Do they ever bother to look up?
These priests who argue endlessly against washing the feet of women during the Mandatum on Holy Thursday, I wonder, do they ever look up during the ritual? Look up into the face of the one being washed?
I never had the chance, the opportunity, of washing the feet of another on this night until late in my priesthood. It was my first parish as pastor and I looked forward to it, but there were a few problems. I had only begun the assignment on Ash Wednesday and so knew very little about the people and customs of the parish, other than that it was an aging and diminishing congregation. I asked about the liturgies of the Triduum and mostly was met with blank stares. I gathered there was an Easter Vigil celebrated with the lights on and finished within forty-five minutes. As far as Holy Thursday went, “washing feet” wasn’t done every year, but when it was, “Father just asked twelve men from the Holy Name Society to do it.”
With only a month of experience under my belt, I then invited twelve people to participate, individuals who had been obvious examples of service to the parish: the volunteer religious education coordinator; the president of the women’s guild; the man who ran a large parish fundraiser; the two who cleaned the church every week; etc. At the rehearsal, I started by saying that we weren’t pretending to be Jesus and the twelve Apostles. The Mandatum was a liturgical ritual connected to the Eucharist, a moment to consider our Christian call to be of loving service to one another. I pointed out that each one of them modeled that service in the way they lived. This was a gesture of prayer without words and a moment for the whole congregation to think about the ways in which they too serve the parish and the world.
I’m not sure how much of that got through, but the bowl we used spoke loud and clear. There were no basins and pitchers around the church large enough to accommodate both feet of an adult, so at the last minute, a friend let me borrow a set from her aunt. It was a family heirloom, a French antique, about a hundred and fifty years old. When I shared this with the twelve, they stared at it in shock. “You want us to put our feet in that? What if it breaks? Suppose it gets chipped?”
“You’re worth it,” I told them.
On Holy Thursday night, after the homily, a parishioner began to play a violin from the choir loft. A single chair was set up in the main aisle and then a person walking through the church barefoot took the seat and carefully placed her feet in the basin on the floor. I washed her feet with warm water and dried them with a towel. Then the chair was moved a little down the aisle—so more in the congregation could see the washing—and another came forward and took the seat, continuing the prayer slowly and thoughtfully.

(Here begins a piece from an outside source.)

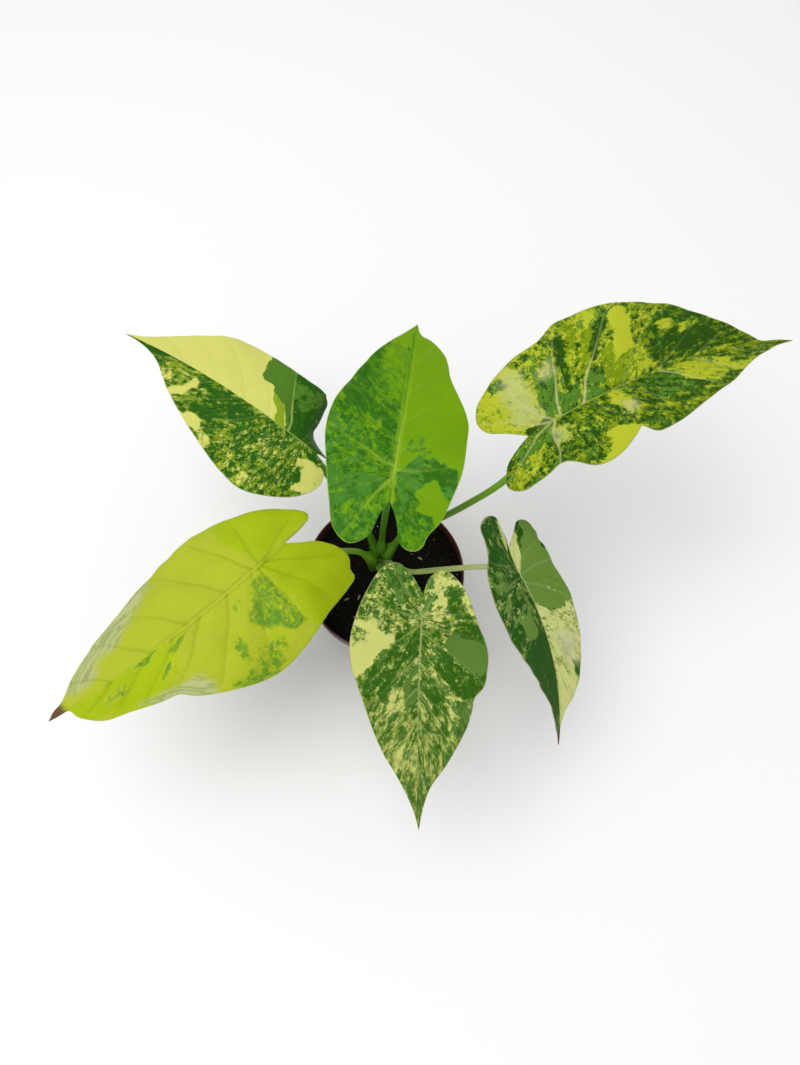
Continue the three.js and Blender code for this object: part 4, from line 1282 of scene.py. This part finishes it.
grow_leaf(
    "leaf_front_left",
    hub=(-73, -21, 165), heading=-136.5, pitch=4, length=148, notch=22, seed=51,
    droop=14, swerve=-16.3, lobe_droop=20, fold=-2, arch=22, wave=((2.5, 60, 0), (2.5, 60, 20)),
    left=[(143, 0.2), (134, 1), (130.5, 7), (118, 17), (103, 21), (86, 26.3), (76, 29), (68, 36.5),
          (46, 49), (28, 54), (5, 54), (-18, 47), (-36, 43.5), (-43.5, 41), (-43.5, 36), (-47, 31),
          (-47.5, 25), (-39, 12), (-29, 5)],
    right=[(143, 3.6), (137, 5.4), (132.5, 9), (125, 15.5), (105, 27.3), (80, 34.5), (60, 43), (49, 47.2),
           (38, 47.5), (10, 45.2), (-4, 42.5), (-12, 38.5), (-26, 29.5), (-37, 18.5), (-43, 12),
           (-45.5, 7.5), (-43.5, 3.6), (-36, 1.5)],
    foot=195, stalk_radius=1.95, sheath=1.0, sheath_top=110, stalk_tones=("#5f9418", "#96b43c"),
    stalk=[(-11, 7, 101), (-15, 7, 113), (-23, 4, 124), (-46, -6, 146)],
    vein_strength=0.3,
    veins={
        "left": [(-5, (-47, 28)), (-3, (-26, 45)), (-1, (-2, 52)), (4, (34, 53)), (22, (58, 43)),
                 (42, (78, 30)), (60, (98, 22)), (80, (114, 18)), (104, (128, 8))],
        "right": [(-5, (-44, 16)), (-3, (-8, 41)), (2, (24, 47)), (22, (54, 43)), (50, (82, 33)),
                  (76, (106, 26)), (104, (127, 13))],
    },
    relief=1.8, frill=0.15, mottle=1, blur=(0.5, 0), dry_from=134, strokes=0.12, groove=0.3,
    palette=("#b8c52e", "#aec40e", "#8aac26", "#66982a"), rim_colour="#bccb55",
    vein_colour="#869c14", vein_width=0.9, vein_reach=70,
    rib_colour="#c2d03c", rib_strength=0.4, rib_to=90,
    papery_colour="#c9ce98", papery_share=0.8, creases=0.6,
    ground={"left": (-0.72, -1.6), "right": (-1.6, -1.6)},
    patches=[
        (1.6, -1.6, 14, [(-50, 4), (-34, -4), (-4, 2), (-6, 60), (-50, 60)]),
        (1.6, -1.6, 14, [(-50, -4), (-4, -2), (6, -30), (-2, -60), (-50, -40)]),
        (1.4, -1.6, 14, [(58, 2), (80, 22), (100, 22), (134, 6), (130, 1)]),
        (0.06, 0.06, 4, [(-2, 4), (-3, 44), (6, 44), (20, 30), (24, 22), (16, 13), (6, 3)]),
        (0.5, 0.5, 3, [(5, 30), (10, 34), (18, 28), (16, 18), (11, 20)]),
        (0.39, 0.33, 2.5, [(3, 4), (9, 5), (7, 10), (3, 10)]),
        (-0.28, -0.17, 4, [(12, 40), (26, 34), (34, 40), (30, 54), (16, 50)]),
        (-0.06, 0.06, 3, [(31, 22), (38, 26), (40, 40), (34, 40)]),
        (0.06, 0.06, 4, [(26, 44), (36, 42), (54, 42), (44, 52), (28, 56)]),
        (0.39, 0.33, 2, [(51, 2), (58, 3), (68, 4), (66, 8), (56, 6)]),
        (0.44, 0.39, 1.6, [(70, 0.3), (90, 0.3), (88, 2), (80, 4), (72, 1.6)]),
        (0.22, 0.11, 2, [(68, 10), (76, 12), (78, 17), (70, 14)]),
        (-0.28, -0.22, 4, [(96, 5), (112, 6), (114, 13), (98, 11)]),
        (-0.33, -0.44, 2, [(18, 8), (26, 10), (24, 13), (16, 11)]),
    ],
    papery=[
        (6, [(57, 36), (60, 28), (76, 24), (96, 21), (88, 28), (70, 39), (62, 42)]),
        (8, [(58, -38), (76, -26), (88, -18), (104, -16), (112, -8), (128, -4), (134, -10), (106, -30),
             (80, -37), (60, -44)]),
    ],
)


# The front leaf. It hangs down before the pot. Its whole face is mottled green, sage and
# cream, with one plain cream block and one plain sage block between side veins.

grow_leaf(
    "leaf_front",
    hub=(22, -56, 178), heading=-93.1, pitch=26, length=130, notch=15, seed=61,
    droop=18, swerve=4.4, lobe_droop=24, fold=10, arch=18, wave=((2.5, 56, 42), (2.5, 56, 0)),
    left=[(115, 2.6), (100, 7), (82, 17.5), (63, 26.5), (50, 30), (42, 31), (36, 35.8), (28, 37.5),
          (15, 37.3), (0, 31.2), (-12, 26.3), (-22, 20), (-28, 11), (-24, 3.5)],
    right=[(115, 3), (96, 10), (74, 21), (46, 31), (27, 38), (12, 39), (-5, 35), (-18, 29.5), (-28, 23),
           (-31, 15), (-25, 7)],
    foot=284, stalk_radius=2.2, sheath=0.9, sheath_top=106, stalk_tones=("#5a8430", "#86a552"),
    stalk=[(0, -6, 107), (7, -25, 137)],
    vein_strength=0.45,
    veins={
        "left": [(-3, (-26, 15)), (-1, (-7, 29)), (1, (11, 36)), (6, (34, 36)), (24, (58, 28)),
                 (42, (76, 20)), (60, (92, 13)), (82, (106, 6))],
        "right": [(-3, (-30, 19)), (-1, (-10, 33)), (3, (31, 37)), (20, (52, 29)), (38, (68, 23)),
                  (56, (82, 16)), (78, (100, 9))],
    },
    relief=1.0, frill=0.25, mottle=0.85, blur=(0.16, 0.45), dry_from=126, strokes=0.5,
    palette=("#d4d87a", "#87a034", "#5c8232", "#32620a"), rim_colour="#b9bb7c",
    vein_colour="#9fb466", vein_width=0.6, vein_reach=28,
    rib_colour="#acbe7a", rib_strength=0.65, rib_to=118,
    ground={"left": (-0.03, 0.17), "right": (-0.04, 0.1)},
    patches=[
        (-0.5, -0.35, 2, [(-30, 11), (-24, 4), (-12, 3), (0, 6), (-1, 18), (-5, 31), (-22, 22)]),
        (-0.55, 0.66, 1.5, [(-25, 5), (-10, 1.5), (-3, 1), (-13, 8)]),
        (0.39, 0.28, 3, [(-18, 13), (-10, 12), (-4, 16), (0, 28), (-8, 24), (-18, 20)]),
        (0.61, 0.61, 3, [(5, 18), (10, 26), (10, 36), (2, 34), (0, 24)]),
        (0.06, 0.06, 3, [(1, 3), (14, 3), (12, 16), (4, 18)]),
        (-1.6, 1.6, 1.0, [(7, 16), (10, 28), (12, 37), (20, 39), (29, 38), (32, 34), (22, 22), (15, 14),
                          (10, 14)]),
        (0.61, 0.55, 3, [(28, 38), (44, 32), (42, 22), (34, 12), (20, 10), (17, 14), (30, 28)]),
        (-0.22, 0.55, 3, [(44, 31), (66, 26), (64, 18), (46, 20)]),
        (-0.44, -0.11, 3, [(32, 12), (40, 14), (58, 18), (54, 22), (36, 17)]),
        (0.44, 0.33, 3, [(38, 6), (50, 8), (48, 14), (38, 12)]),
        (-0.17, 0.11, 4, [(60, 2), (100, 1), (96, 9), (70, 18)]),
        (0.11, 0.17, 2.5, [(-32, -14), (-24, -6), (-10, -2), (-3, -4), (-6, -30), (-20, -30)]),
        (-0.5, 0.66, 2, [(-18, -9), (-9, -8), (-8, -16), (-16, -17)]),
        (-0.28, 0.55, 2, [(-30, -12), (-24, -10), (-20, -20), (-27, -22)]),
        (0.33, 0.28, 3, [(0, -1), (18, -2), (36, -13), (52, -26), (46, -31), (32, -30), (20, -18),
                         (8, -12)]),
        (-1.6, -1.6, 1.4, [(10, -14), (15, -17), (21, -25), (31, -32), (32, -38), (12, -41), (1, -36),
                           (1, -26), (7, -22)]),
        (-0.15, 0.0, 5, [(3, -29), (12, -29), (16, -38), (4, -39)]),
        (-0.5, 0.5, 3, [(24, -0.5), (52, -0.5), (50, -8), (34, -9)]),
        (-0.5, -0.28, 3, [(37, -9), (50, -9), (54, -17), (42, -17)]),
        (-0.44, -0.22, 4, [(70, -1), (88, -1), (88, -12), (76, -14)]),
        (-0.17, 0, 4, [(-6, -22), (2, -22), (0, -34), (-10, -32)]),
    ],
)


# The front right leaf. The smallest, rolled to one side on the thinnest, palest stalk. Its
# right half is dark green with sage patches, its left half plain sage and then cream.

grow_leaf(
    "leaf_front_right",
    hub=(81, -21, 152), heading=-56.3, pitch=24, roll=-26, length=110, notch=17, seed=71,
    droop=24, swerve=-24.3, lobe_droop=14, lobe_swerve=60, fold=18, arch=18,
    wave=((2, 56, 20), (2, 56, 0)),
    left=[(97, 0.8), (90, 3.5), (81, 10.3), (70, 16), (58, 21), (45, 24.6), (25, 25.2), (8, 23.8),
          (-9, 25.4), (-22, 22), (-33, 20.5), (-41, 15), (-37.5, 9), (-27, 6)],
    right=[(100, 4), (92, 7), (84, 9.3), (62, 22), (40, 31), (18, 34.8), (4, 36), (-6, 31), (-15, 23),
           (-21, 21.7), (-26, 23.3), (-32, 16), (-33, 8), (-26, 1.5)],
    foot=338, stalk_radius=1.7, sheath=0.7, sheath_top=106, stalk_tones=("#6c8c24", "#ccd692"),
    stalk=[(7, 1, 104), (17, -8, 119), (35, -11, 132), (62, -14, 146)],
    vein_strength=0.3,
    veins={
        "left": [(-4, (-38, 13)), (-2, (-22, 22)), (0, (3, 24.5)), (5, (29, 25)), (22, (48, 24)),
                 (40, (66, 18)), (60, (82, 11)), (80, (95, 4))],
        "right": [(-4, (-32, 14)), (-2, (-14, 25)), (1, (2, 34)), (12, (26, 34)), (30, (48, 28), 0.08),
                  (50, (68, 19), 0.06), (70, (86, 8), 0.06)],
    },
    relief=0.9, frill=0.25, mottle=0.6, blur=(0.14, 0.5), dry_from=98, strokes=0.45,
    palette=("#d6da8a", "#a2b256", "#6c9038", "#1e5600"), rim_colour="#b3a87c",
    vein_colour="#a3b878", vein_width=0.7, vein_reach=45,
    rib_colour="#b9c486", rib_strength=0.7, rib_to=80,
    papery_colour="#e2dfbe", papery_share=0.6, creases=0.1,
    ground={"left": (-0.38, -0.55), "right": (0.4, 0.42)},
    patches=[
        (-1.6, 1.6, 1.5, [(-43, 16), (-37, 9), (-15, 7), (-3, 2), (2, 0.3), (15, 0.3), (22, 3), (27, 8),
                          (28, 16), (26, 28), (-9, 28), (-35, 24)]),
        (-0.8, 0.9, 4, [(4, 12), (18, 10), (25, 15), (24, 24), (4, 23)]),
        (0.77, 0.77, 1.6, [(-38, 10.5), (-24, 10.5), (-14, 9), (-20, 6.5), (-37, 7)]),
        (0.66, 0.66, 2, [(-22, 24), (-12, 28), (-6, 25), (-12, 22), (-20, 22)]),
        (-1.6, -1.6, 1.2, [(-24, 6), (-12, 6.5), (-3, 2.2), (-2, 0.2), (-17, 0.1)]),
        (0.17, 0.11, 3, [(60, 13), (68, 12), (72, 17), (62, 20)]),
        (-0.75, -1.0, 5, [(60, 1), (92, 1), (86, 10), (70, 11)]),
        (0.55, 0.5, 3, [(-34, -8), (-26, -0.5), (-6, -1), (-10, -24), (-28, -24)]),
        (-0.8, -0.6, 2, [(-33, -2), (-22, -1.5), (-12, -3), (-22, -5), (-31, -8)]),
        (-0.28, 0.6, 3, [(-10, -20), (0, -14), (2, -28), (-6, -32)]),
        (-0.28, 0.5, 3, [(3, -3), (8, -3), (12, -20), (14, -32), (4, -34)]),
        (-0.17, 0.6, 3, [(14, -4), (19, -3), (24, -14), (22, -28), (14, -24)]),
        (-1.5, 1.6, 1.5, [(22, -9), (35, -8), (38, -14), (36, -19), (28, -21), (22, -22)]),
        (1.05, 0.95, 2, [(36, -1), (92, -0.4), (86, -8), (62, -22), (46, -30), (38, -20)]),
    ],
    papery=[
        (8, [(40, 8), (56, 8), (62, 16), (46, 20)]),
    ],
)


# The setting. A pale floor under the pot, soft daylight from all round with one large lamp
# above, and a camera that looks down on the plant from in front, as the photo does.

FLOOR_SIZE = 12
FLOOR_WHITE = (0.86, 0.86, 0.86, 1)
DAYLIGHT = 0.75
LAMP_PLACE = (-0.4, -0.1, 1.6)
LAMP_AIM = 0.15
LAMP_SIZE = 1.2
LAMP_POWER = 14
CAMERA_PLACE = (10.17, -187.90, 656.50)
CAMERA_ELEVATION = 69
FOCAL_PIXELS = 900
FRAME_HEIGHT = 1065
SENSOR = 36

floor_paint = Finish("floor_paint", 0.1)
floor_paint.feed("Base Color", FLOOR_WHITE)
floor_paint.feed("Roughness", 0.9)
bpy.ops.mesh.primitive_plane_add(size=FLOOR_SIZE, location=(0, 0, 0))
floor = bpy.context.object
floor.name = "floor"
floor.data.materials.append(floor_paint.material)

world = bpy.data.worlds.new("daylight")
bpy.context.scene.world = world
world.use_nodes = True
daylight = world.node_tree.nodes["Background"].inputs
daylight["Color"].default_value = (1, 1, 1, 1)
daylight["Strength"].default_value = DAYLIGHT

light = bpy.data.lights.new("key_lamp", "AREA")
light.shape = "DISK"
light.size = LAMP_SIZE
light.energy = LAMP_POWER
lamp = bpy.data.objects.new("key_lamp", light)
lamp.location = LAMP_PLACE
towards = -lamp.location
towards.z += LAMP_AIM
lamp.rotation_euler = towards.to_track_quat("-Z", "Y").to_euler()
bpy.context.scene.collection.objects.link(lamp)

lens = bpy.data.cameras.new("camera")
lens.sensor_width = SENSOR
lens.lens = FOCAL_PIXELS * SENSOR / FRAME_HEIGHT
lens.clip_start = 0.01
camera = bpy.data.objects.new("camera", lens)
camera.location = [c * MM for c in CAMERA_PLACE]
camera.rotation_euler = (math.radians(90 - CAMERA_ELEVATION), 0, 0)
bpy.context.scene.collection.objects.link(camera)
bpy.context.scene.camera = camera
bpy.context.scene.view_settings.view_transform = "Standard"
bpy.context.scene.view_settings.look = "None"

That night, I discovered that a person’s feet tell less of a story about gender and more about wear and personality. In the washing, you see and touch the calluses and arthritic toes and blister scars, which are usually hidden away, but in those moments, they tell the world a story about the pains and sacrifices of walking though life. A human story of openness and courage, certainly, but it’s only when I looked up that the ritual spoke of God.
It was all in the eyes. There I saw the humility and trust that were so present in the Passion, present as well in the eyes of the woman who had completed three rounds of chemotherapy. I saw the gratitude and care that were once so essential to the preaching and healing and feeding of thousands, present also now in the man whose son had been drug-free for a year. There was the wonder and joy of resurrected life so alive among us, so alive also in the one with the news of a new grandchild. What I saw was neither male nor female, but present in whoever cared for another out of a sense of holy love. Out of their eyes, that night, Christ shined.
That year and every year since, I have seen it. It is a profound privilege to wash the feet of a human being on Holy Thursday. And if you look up while doing so, who you see will take your breath away.